New York -- Despite the number of available stations dwindling as the industry continues to consolidate, a panel of top broadcast executives at the NAB Show New York said there was still room for more deals.
Nexstar Media, which completed its $7.2 billion purchase of Tribune Media Group in September, making it the largest station group in the country with nearly 200 stations, sees some opportunities to add scale. Chairman and CEO Perry Sook said that M&A prospects are limited by federal ownership regulations, but he added that other station groups are expected to seek additional scale.
Sook noted that the available pool of stations is shrinking: In 2001 there were 36 companies in local TV that had a national reach of 2% or greater. Now that has dwindled to about a dozen companies.
“There are fewer companies left to buy,” Sook said. He added that “M&A is not as easy as hitting button and buying a stock. I don’t know what’s on the horizon, but I predict there will be M&A.”
Meredith Local Media Group president Patrick McCreery said that he expects that outside money, particularly from private equity groups, will continue to flow into the sector, beefing up the M&A opportunities.
“It [the broadcast business] isn’t new and it isn’t sexy,” McCreery said. “But it is profitable.”
The executives seemed to take exception with analysts that have predicted that one of the more consistent growth engines in the business -- retransmission consent revenue -- was on the decline.
At the TVB Forward conference last month Wolfe Research managing director Marci Ryvicker predicted that retrans revenue would slow to around 7% growth after 2024, flattening out in later years. Other analysts have also predicted a slowdown, especially as cable operators continue to lose video subscribers.
Sook said that he still sees double-digit percentage growth on the retrans front, with McCreery and Gray TV president and co-CEO Patrick LaPlatney in agreement.
Driving that optimism is the belief that broadcasters account for about 35% of TV viewership while capturing just 18% of the revenue. And though achieving total parity -- which Ryvicker predicted would mean a consumer’s retrans bill would rise to $28 per month -- isn’t necessarily in the cards, the panelists believe there is room to get closer.
“The numbers are rough, but we think there is some runway there,” LaPlatney said.

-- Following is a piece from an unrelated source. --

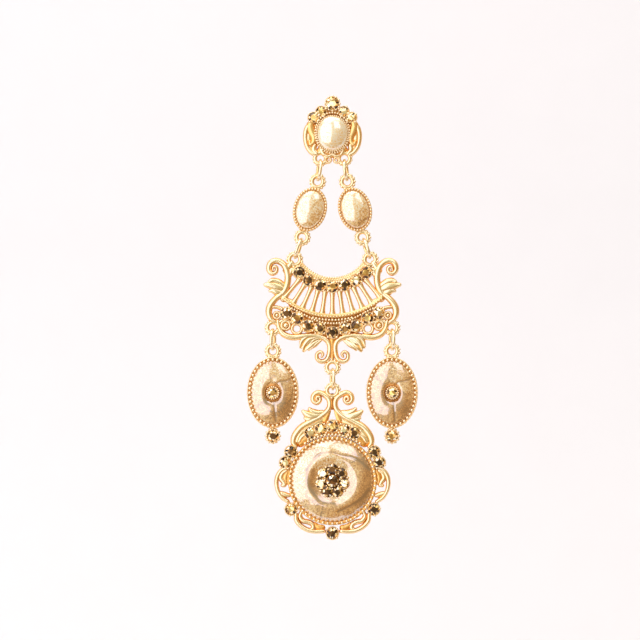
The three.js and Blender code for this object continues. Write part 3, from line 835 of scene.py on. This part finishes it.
# The dome's profile: a share of its half width and half height, and a height. The links' is alike.
STUD_DOME = [(1.0, 0.55), (0.97, 0.9), (0.88, 1.35), (0.7, 1.85), (0.4, 2.28), (0.15, 2.43), (0.02, 2.45)]

casting = Casting(stud)
casting.add(turned(0, DOME_Y, STUD_FLOOR, 3.5, 3.95))
add_beaded_rim(casting, 0, -0.15, half_width=4.15, half_height=4.85, count=44, radius=0.3, z=0.72)
add_beaded_rim(casting, 0, DOME_Y, half_width=3.78, half_height=4.22, count=50, radius=0.22, z=0.9)
casting.both(STUD_OUTER_SCROLL)
casting.both(STUD_LEAF, profile=SHADED_ROUND, height=1.45)
casting.both(STUD_LOWER_LEAF, STUD_LOWER_CURL)
casting.both(STUD_FOOT_LEAF, height=1.45)
casting.add(wire(STUD_CROWN_FILL, profile=DEEP_SHADE_BAR, height=1.0))
casting.add(wire(whole(STUD_UPPER_FILL), profile=DEEP_SHADE_BAR, height=1.1))
casting.both(STUD_BEZEL_FILL, profile=HALF_SHADE_BAR, height=1.0)
casting.both(STUD_SCROLL_FILL, profile=PALE_BAR, height=0.95)
casting.add(wire(whole(STUD_FOOT_FILL), profile=HALF_SHADE_BAR, height=1.02))
for sign in (-1, 1):
    add_curl(casting, sign * 1.0, -6.2, 0.62, 0.62)
    add_loop(casting, sign * 2.7, -5.9, scallop=0.3)
for x, y in STUD_STONES:
    add_setting(casting, x, y, turn=np.degrees(np.arctan2(y, x)), radius=STUD_STONE_RADIUS)
add_setting(casting, *STUD_CROWN, radius=CROWN_RADIUS, turn=0.0, claws=12)
casting.piece("stud_casting", "stud", GOLD, ["stud_frame"])

casting = Casting(stud)
# The stud's glitter is paled all over, painted light.
casting.add(rippled(oval_dome(3.46, 4.05, STUD_DOME, y=DOME_Y), painted_shading=-1.3))
casting.piece("stud_resin", "stud", RESIN, ["stud_dome"])


def post_piece():
    """The post and its pad, turned about the line along which they go through the lobe.

    The profile is a radius and a distance behind the front of the lobe. It has a groove for a clutch."""
    _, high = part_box("ear_post")
    pad, end = high.x / MM, high.y / MM
    profile = np.array(
        [
            (0.02, -0.4),
            (pad * 0.9, -0.4),
            (pad, -0.3),
            (pad, -0.08),
            (pad * 0.93, 0.0),
            (0.62, 0.02),
            (0.45, 0.1),
            (0.4, 0.3),
            (0.4, 8.85),
            (0.34, 8.95),
            (0.28, 9.1),
            (0.28, 9.4),
            (0.34, 9.55),
            (0.4, 9.65),
            (0.4, end - 0.4),
            (0.3, end - 0.12),
            (0.02, end),
        ]
    )
    rows = np.column_stack([profile[:, 0], -profile[:, 1] - HANG_DEPTH, np.zeros(len(profile))])[::-1]
    casting = Casting(stud)
    casting.add(turned(0, 0, rows, segments=40))
    casting.piece("post_and_pad", "stud", POST, ["ear_post"])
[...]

Sizing Up Cannabis Ad Prospects
On the advertising front, the panelists said the nascent move toward impressions-based advertising, which would make it easier for advertisers to buy a broadcaster's full audience across all platforms, would result in a 5% to 10% increase in ad revenue easily. Even before that, though, they said there is still life in traditional broadcaster ad categories.
While auto ads have declined along with car sales, execs said that other segments have picked up, including legal and professional services. McCreery said that professional services were on par with auto for the first time ever at Meredith stations in calendar Q1 and Q2. Broadcasters are expected to take a smaller bite of political ads in this cycle, though, as digital grows. Some predict broadcast’s share will drop from 66% to 57% of total political ad revenue this year. Station execs said they were taking action to try to address the decline. McCreery said at Meredith, which also has a publishing unit, direct mail ads could factor into to taking the edge off some of the political declines.
Sook said growth in TV ad revenue is usually fueled by the emergence of a new segment, something he says he hasn’t seen yet. But McCreery said there is a potential windfall in the cannabis category. “None of us want to touch it with a ten-foot pole right now because of the legislation, but that’s a pot of money I’d like to get my hands into,” McCreery said.
There are legal hurdles, though, as McCreery acknowledged. Cannabis sales outside of medical purposes are only legal in a handful of states and are illegal at the federal level. Sook said Nexstar has been approached about running ads in the past, and has declined.
“We’ve been approached, and we’ve said we’re a federally regulated entity just like the banks and until it’s deemed OK to do business with these folks, we’ve got more at risk than that,” Sook said.